- 400 g cake flour
- 5 ml (1 t) salt
- 5 ml (1 t) sugar
- 1 x 10 g packet instant yeast
- 160 ml (⅔ C) milk
- 45 ml (3 T) water
- 65 ml (¼ C) butter
- 1 egg
- sunflower oil for frying
- 500 ml (2 C) icing sugar
- 15 ml (1 T) Rhodes Superfine Apricot Jam
- 1 x 200 ml Rhodes Mango 100% Fruit Juice
- Sift the flour, salt and sugar into a large bowl, and sprinkle over the yeast.
- Heat the milk and water and add the butter.
- Stir until melted then remove from the heat and allow to cool until tepid (slightly warm). Whisk in the egg.
- Add the milk mixture to the dry ingredients and work into a firm dough.
- Knead the dough until smooth and elastic.

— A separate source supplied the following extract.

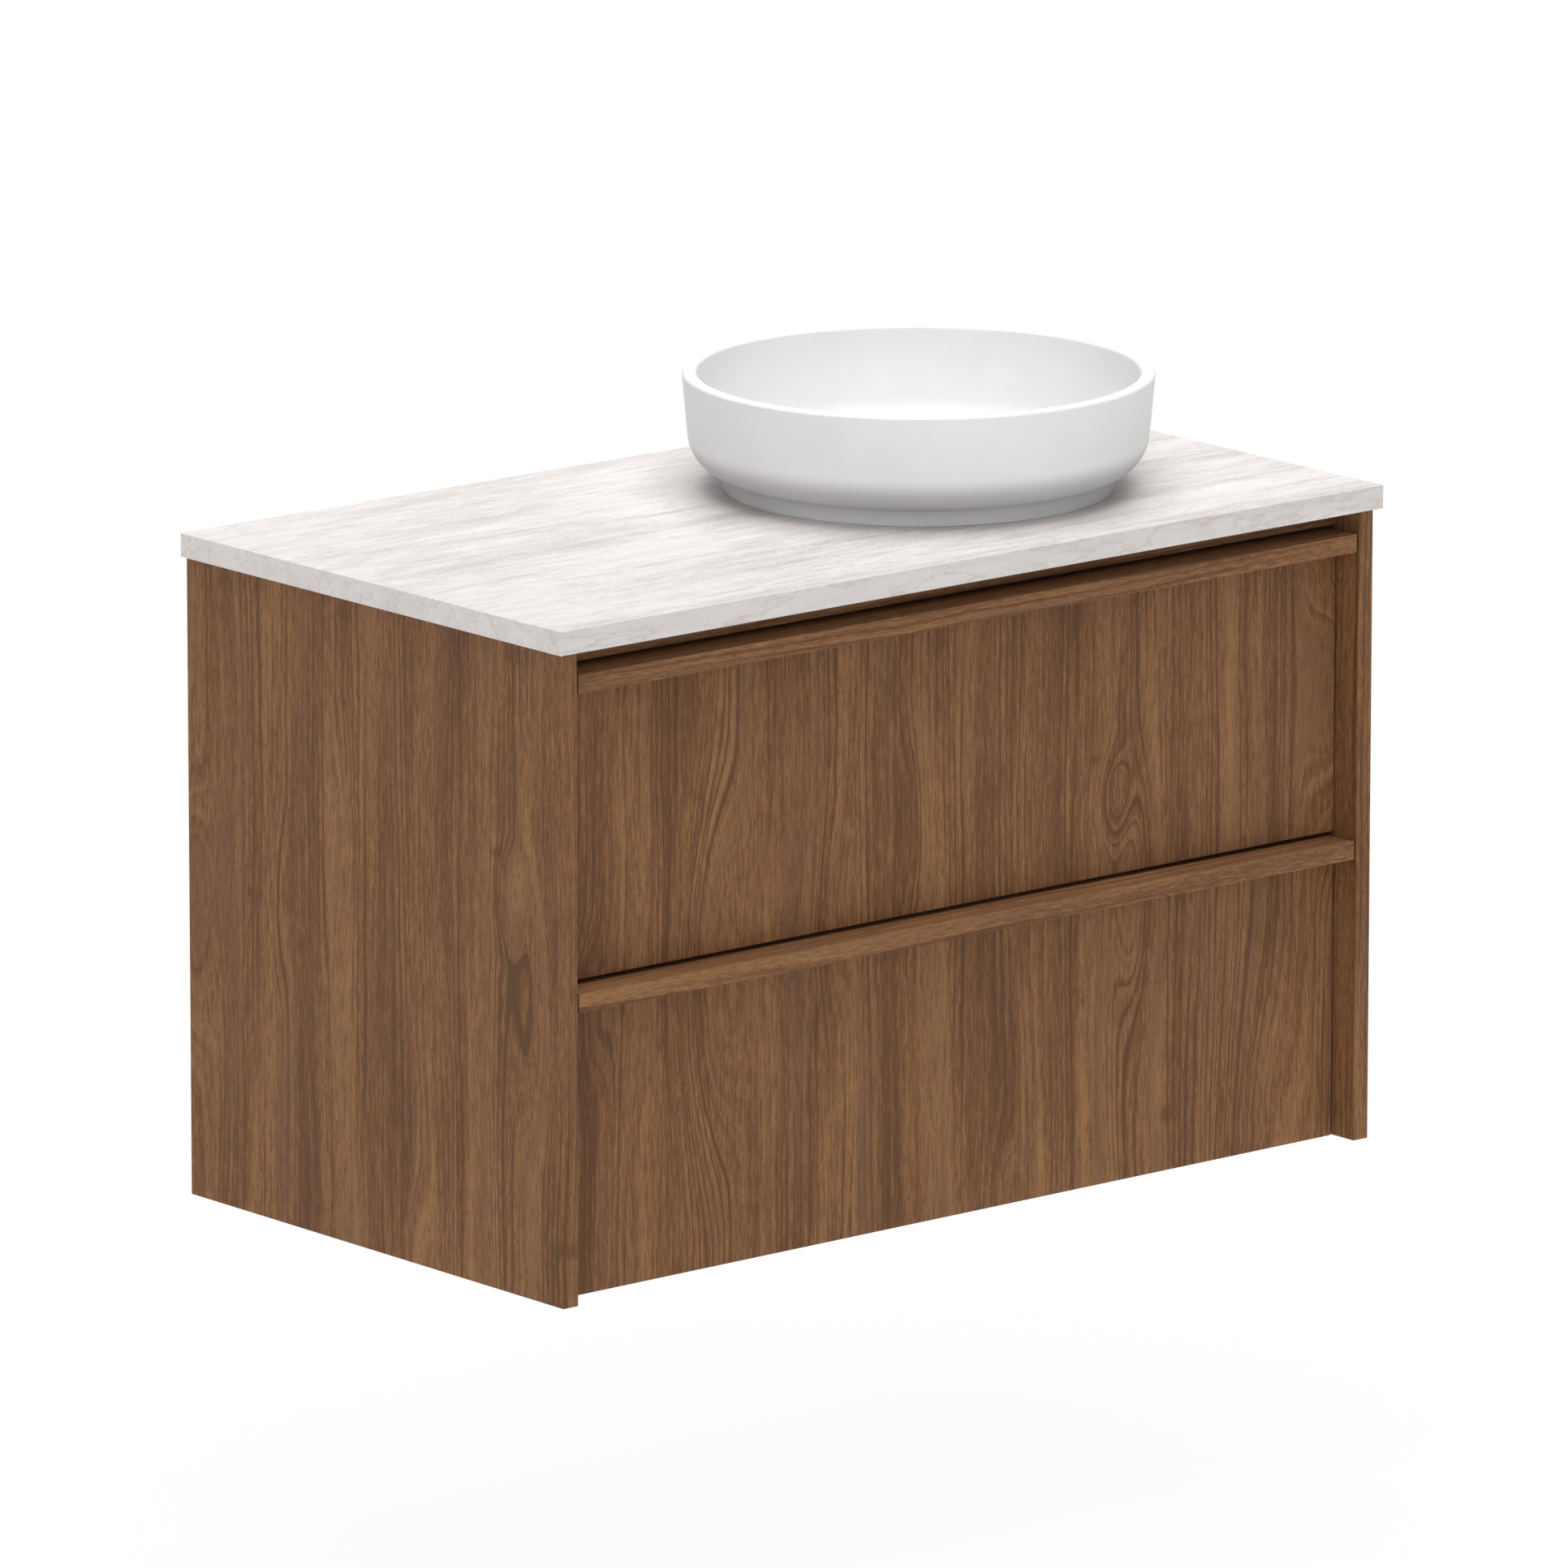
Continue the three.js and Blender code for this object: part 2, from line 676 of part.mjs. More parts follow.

- Cover the dough with a damp cloth and place in a warm spot to rise until it has doubled in size.
- Roll the dough out on a floured surface about 2 cm thick. Cut into circles using a doughnut cutter or a large cookie cutter.
- Arrange on an oiled tray, cover and set aside in a warm spot to rise until doubled in size.
- Half-fill a medium saucepan with oil, heat to 190 °C and fry the doughnuts on both sides until they are golden and cooked through.
- Drain the doughnuts on paper towels to remove excess oil and set aside to cool.
- To make the glaze, sift the icing sugar into a large bowl. Add the Rhodes Superfine Apricot Jam.
- Beat the apricot Jam, icing sugar and Rhodes Mango 100% Fruit Juice into a thick, smooth glaze by adding a little of the Mango Juice at a time, whisking well after each addition.
- Dip the top of the cooled doughnut into the glaze and leave to set before serving.